First things first: switching from the cheap case I bought in advance (which was apparently spec’d out from pre-production info and doesn’t actually fit the buttons right) to the Apple leather case made all the ergonomic difference in the world. Black leather wrapped tight to the phone lends it a premium feel and a lot more comfort in the hand, and it grips well without sticking in the pocket. Approved and worth the money.

Battery life seems to be settling too. It looks good for about 8 hours of real-world use consisting mostly of Twitter, taking and posting pictures, checking mail and reading RSS. No audio playback; this was all screen on and cellular data with no Wi-Fi to speak of, and in a crowded environment. (yes, back at Disneyland again. You got a better torture test for a phone?) And while using an iPad charger is still the fastest, I could throw it on a lipstick charger at dinner and go from under 30 to 94% battery between cocktails and taking the entree plates.

Performance in areas of 4G-non-LTE coverage has, of course, kicked the shit out of EV-DO. I was routinely pulling around 6 Mbps without LTE, which is well over double the theoretical max of Verizon’s non-LTE data speed, which I never reached on the iPhone 5. And good coverage means good battery. Even with the bigger screen, I still outperform the 5. I’m curious how it will go at work.

One other thing I’ve noticed is that I can run voice dictation and get results at least as accurate as something like SwiftKey or Swype. The one finger swishing around the keyboard may not be efficacious, but if you can just tell the phone what to type and get the same or better results, that’s huge. Especially since you now get typing as you talk rather than waiting for it to be piped back for processing. Careful word choice means I can text the wife almost without typographical error purely via Siri. And that ain’t hay. It is in fact a major computing breakthrough, one I started watching for two decades ago as I tried to persuade a Power Mac 6100 to accept the rudimentary voice commands built into System 7.1.2 (in a gravelly Southern accent, natch).

Things I still need to test: battery life on a normal workday. The viability of reading on this rather than a Kindle or AMOLED phone screen. The impact of streaming WatchESPN during basketball season and how badly it kills the power. And once the Moto X (2013) gets Android Lollipop, there’s going to be an all-day utility bake off.

But for now, it looks like this phone (with a small charger in reserve for known full days) might just be ready to go as the One Full Time Device. And not a moment too soon either.

First impressions

Two months. That’s how long it took for the iPhone 6 I ordered through work to show up. Well, better late than never, and in keeping with tradition, this is banged out on the device itself.

It’s too damn big. In every particular, it conveys SIZE like a Texas pickup with horns in the hood. I know intellectually it’s thinner than the Moto X, but it’s definitely taller and I suspect wider, with a top bevel that really doesn’t need to be that size. 

The keyboard is larger, of course, which alleviates a few of the issues with the iPhone 5 running iOS 8. Haven’t had time to see if the autocorrect runs away with it. 

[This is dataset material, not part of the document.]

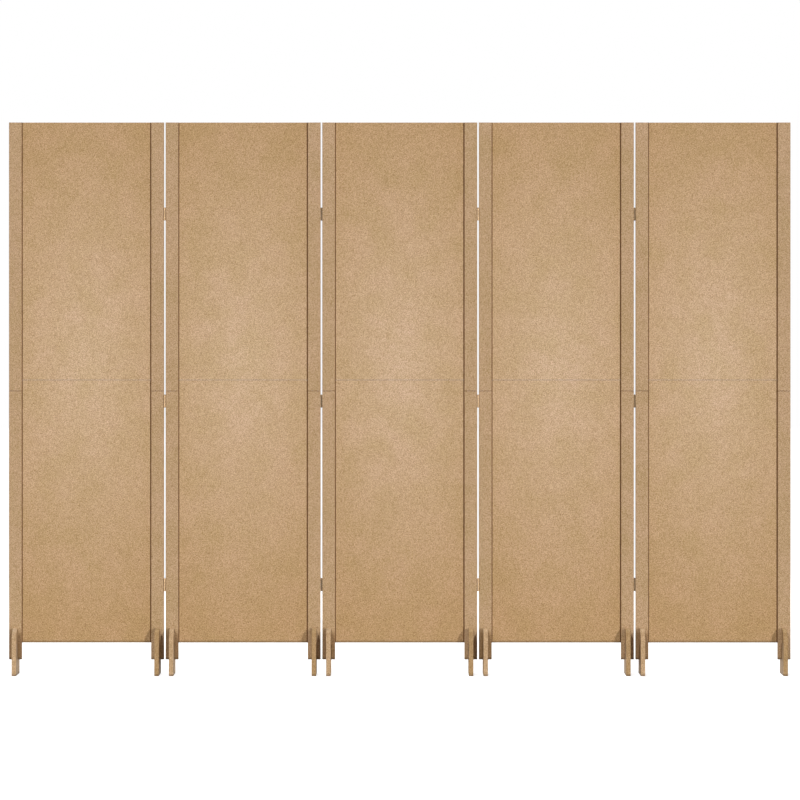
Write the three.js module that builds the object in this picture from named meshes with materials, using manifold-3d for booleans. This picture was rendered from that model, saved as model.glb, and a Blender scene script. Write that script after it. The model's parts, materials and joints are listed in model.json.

Battery life is impossible to judge on first run: it’s all syncs and downloads and various screwing around. In a couple of days we’ll know more once I’m back to a standard load out. But this bigger screen means more battery used and I’m not persuaded the bigger battery will make the tradeoff work. Definitely better signal at work, though, and better fallbacks when LTE isn’t offered. That might help. (thanks, AT&T.) And the screen isn’t on for podcast playback, which will hopefully be less of a percentage hit. 

But the size of the damn thing…I’m going to need the slimmest practical case and hope it can stand up to the front pocket, in which it already feels like a slab. This is a purse phone. That’s not a compliment.